My objective is mimicking the hunter-gatherer diet in a sensible way, I am not intending nor do I recommend to copy habits and behaviors that are obsolete from a modern nutritional point of view or that have only marginal effects on overall well-being. The challenge is to combine the best of both worlds, archaic habits and decisions on one side and modern technology and civilization on the other side.
I am particularly interested in the archaic, the warrior's and the hunter's freedoms and advantages all within the context of our evolved cultures and high-tech civilization. The basic assumption is that modern civilization could possibly benefit from adopting some of the hunter's eating habits. After very positive experiences with the Warrior Diet, a diet which also focuses on an ancient habit, eating only once a day, it seems only natural to look at what and how is eaten in hunter-gatherer tribes.
Outline of a hunter-gatherer diet:
Before agriculture and domestication took over, there were --
- no excessive starches in the diet, no potatoes, no rice, no grains, no flour, thus no dough and no bread nor pasta, no legumes either;
- no sugar, especially no refined sugars;
- no dairy or dairy products.
Also, everything that was eaten could theoretically be eaten in its raw state, which doesn't mean that cooking is not allowed, it is merely a simple way to determine the edibility of a given food: If you need to process it in order to make it edible, you wouldn't eat it altogether.
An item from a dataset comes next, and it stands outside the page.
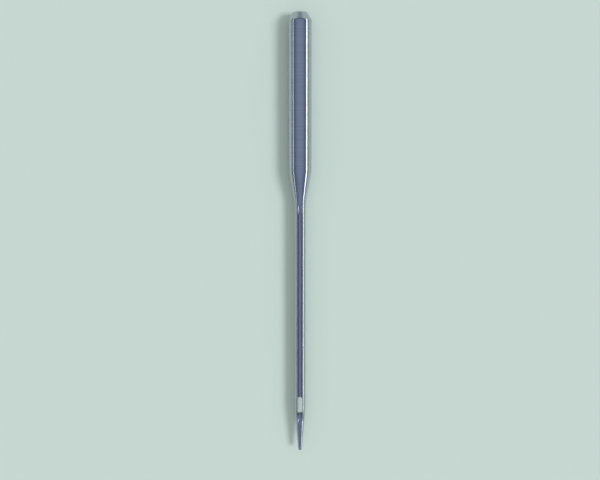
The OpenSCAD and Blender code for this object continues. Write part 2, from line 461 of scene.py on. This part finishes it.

This leaves you, and me for that matter, with --
- fruits and vegetables, berries as well as nuts and seeds;
- fish, meat, and eggs;
- honey.
Oils, spices and seasonings are available and should be part of the diet. Instead of listing every conceivable exception, I'd like -- for the time being -- to allow common sense to decide whether something counts as hunted or gathered or not.
This is an ongoing experience and while I am sure that the plan is not set in stone and definitely will evolve over time, the above outlined way of eating is, revised or not, a superior alternative to the standard western or American diet.